>> Start
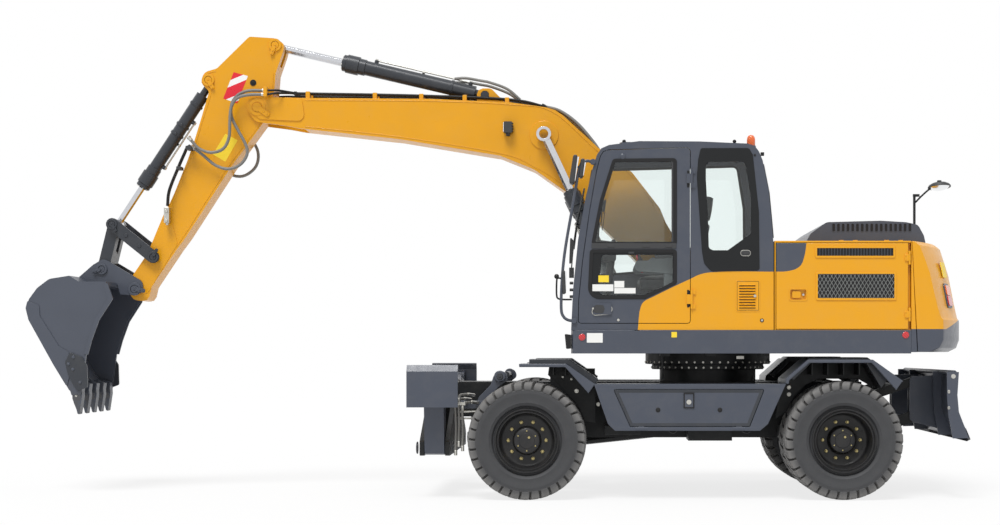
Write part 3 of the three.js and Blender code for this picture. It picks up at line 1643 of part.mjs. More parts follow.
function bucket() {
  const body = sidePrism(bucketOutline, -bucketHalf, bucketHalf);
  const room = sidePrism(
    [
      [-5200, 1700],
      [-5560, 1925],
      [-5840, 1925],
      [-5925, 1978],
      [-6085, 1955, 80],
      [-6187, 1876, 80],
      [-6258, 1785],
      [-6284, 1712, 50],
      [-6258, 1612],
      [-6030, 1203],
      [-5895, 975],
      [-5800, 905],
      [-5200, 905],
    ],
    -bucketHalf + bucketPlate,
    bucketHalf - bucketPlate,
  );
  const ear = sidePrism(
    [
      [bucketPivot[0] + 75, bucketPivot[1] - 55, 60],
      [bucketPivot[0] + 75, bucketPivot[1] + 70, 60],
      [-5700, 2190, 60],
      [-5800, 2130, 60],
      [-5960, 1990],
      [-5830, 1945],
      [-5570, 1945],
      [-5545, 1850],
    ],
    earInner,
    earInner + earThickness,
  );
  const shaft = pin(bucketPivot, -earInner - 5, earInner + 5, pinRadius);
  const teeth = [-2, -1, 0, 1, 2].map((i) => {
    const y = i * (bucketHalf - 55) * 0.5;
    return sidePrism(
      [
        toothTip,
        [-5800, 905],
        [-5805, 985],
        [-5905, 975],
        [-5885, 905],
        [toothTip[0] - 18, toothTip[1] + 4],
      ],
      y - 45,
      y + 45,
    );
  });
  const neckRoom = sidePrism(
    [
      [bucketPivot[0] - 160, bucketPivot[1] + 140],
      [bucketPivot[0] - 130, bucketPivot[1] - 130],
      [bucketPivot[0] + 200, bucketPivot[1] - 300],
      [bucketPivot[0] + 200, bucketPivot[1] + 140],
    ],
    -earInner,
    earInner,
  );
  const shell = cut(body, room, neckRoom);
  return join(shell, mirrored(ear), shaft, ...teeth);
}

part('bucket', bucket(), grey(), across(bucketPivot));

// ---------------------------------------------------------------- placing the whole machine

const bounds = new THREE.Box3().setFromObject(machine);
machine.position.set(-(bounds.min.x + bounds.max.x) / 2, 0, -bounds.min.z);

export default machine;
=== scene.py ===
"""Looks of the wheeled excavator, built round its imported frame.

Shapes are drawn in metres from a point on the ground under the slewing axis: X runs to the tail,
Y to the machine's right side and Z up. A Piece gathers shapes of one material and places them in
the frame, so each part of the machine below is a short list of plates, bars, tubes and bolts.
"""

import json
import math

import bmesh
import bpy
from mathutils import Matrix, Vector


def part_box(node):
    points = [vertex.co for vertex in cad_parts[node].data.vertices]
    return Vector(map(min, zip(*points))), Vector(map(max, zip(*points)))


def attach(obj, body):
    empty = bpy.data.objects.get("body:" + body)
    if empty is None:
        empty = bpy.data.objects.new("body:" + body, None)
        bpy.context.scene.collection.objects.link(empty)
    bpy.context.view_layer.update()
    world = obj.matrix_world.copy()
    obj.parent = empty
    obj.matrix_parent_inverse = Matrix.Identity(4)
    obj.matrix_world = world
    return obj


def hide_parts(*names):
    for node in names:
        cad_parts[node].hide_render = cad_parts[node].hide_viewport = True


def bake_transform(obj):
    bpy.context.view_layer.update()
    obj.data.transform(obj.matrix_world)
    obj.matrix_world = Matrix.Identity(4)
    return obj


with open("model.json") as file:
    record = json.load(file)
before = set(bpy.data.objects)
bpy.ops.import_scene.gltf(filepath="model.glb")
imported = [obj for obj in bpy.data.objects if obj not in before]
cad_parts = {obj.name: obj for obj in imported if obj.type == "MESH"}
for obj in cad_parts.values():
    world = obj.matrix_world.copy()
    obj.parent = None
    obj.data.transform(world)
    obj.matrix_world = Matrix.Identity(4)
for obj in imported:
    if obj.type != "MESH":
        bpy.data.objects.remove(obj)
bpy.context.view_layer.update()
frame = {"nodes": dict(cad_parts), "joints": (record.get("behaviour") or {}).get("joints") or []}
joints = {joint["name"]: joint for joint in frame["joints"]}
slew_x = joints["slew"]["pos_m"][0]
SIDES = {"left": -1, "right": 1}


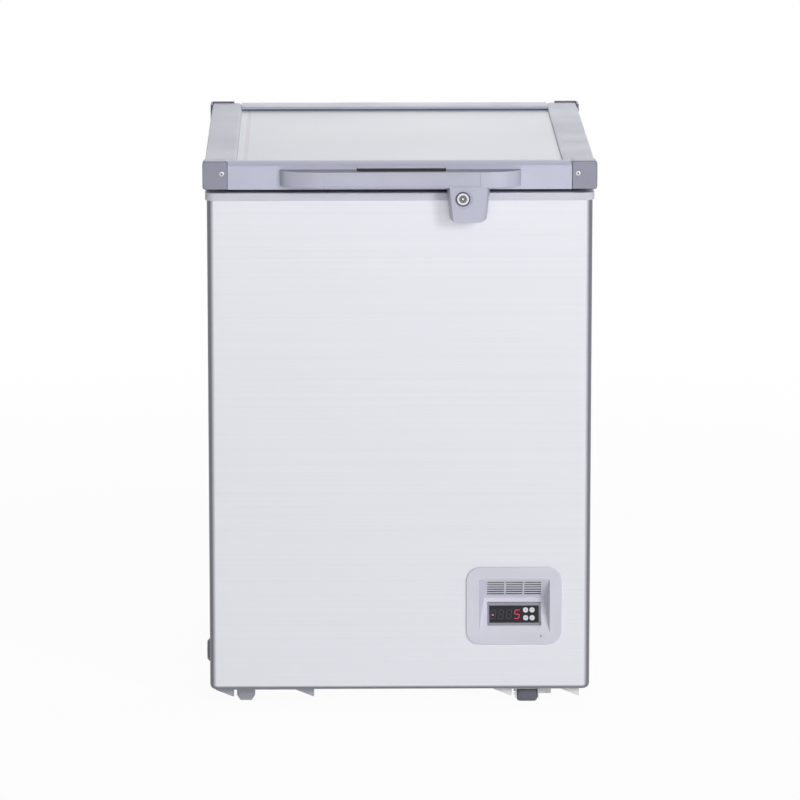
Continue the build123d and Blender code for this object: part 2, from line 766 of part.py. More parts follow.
>> End
● Problem requirements
Quote the lines that begin at the line containing "part('bucket', bucket(), grey(), across(bucketPivot));" and end at the line containing "record = json.load(file)", keeping both of those lines.

● Answer to this problem
part('bucket', bucket(), grey(), across(bucketPivot));

// ---------------------------------------------------------------- placing the whole machine

const bounds = new THREE.Box3().setFromObject(machine);
machine.position.set(-(bounds.min.x + bounds.max.x) / 2, 0, -bounds.min.z);

export default machine;
=== scene.py ===
"""Looks of the wheeled excavator, built round its imported frame.

Shapes are drawn in metres from a point on the ground under the slewing axis: X runs to the tail,
Y to the machine's right side and Z up. A Piece gathers shapes of one material and places them in
the frame, so each part of the machine below is a short list of plates, bars, tubes and bolts.
"""

import json
import math

import bmesh
import bpy
from mathutils import Matrix, Vector


def part_box(node):
    points = [vertex.co for vertex in cad_parts[node].data.vertices]
    return Vector(map(min, zip(*points))), Vector(map(max, zip(*points)))


def attach(obj, body):
    empty = bpy.data.objects.get("body:" + body)
    if empty is None:
        empty = bpy.data.objects.new("body:" + body, None)
        bpy.context.scene.collection.objects.link(empty)
    bpy.context.view_layer.update()
    world = obj.matrix_world.copy()
    obj.parent = empty
    obj.matrix_parent_inverse = Matrix.Identity(4)
    obj.matrix_world = world
    return obj


def hide_parts(*names):
    for node in names:
        cad_parts[node].hide_render = cad_parts[node].hide_viewport = True


def bake_transform(obj):
    bpy.context.view_layer.update()
    obj.data.transform(obj.matrix_world)
    obj.matrix_world = Matrix.Identity(4)
    return obj


with open("model.json") as file:
    record = json.load(file)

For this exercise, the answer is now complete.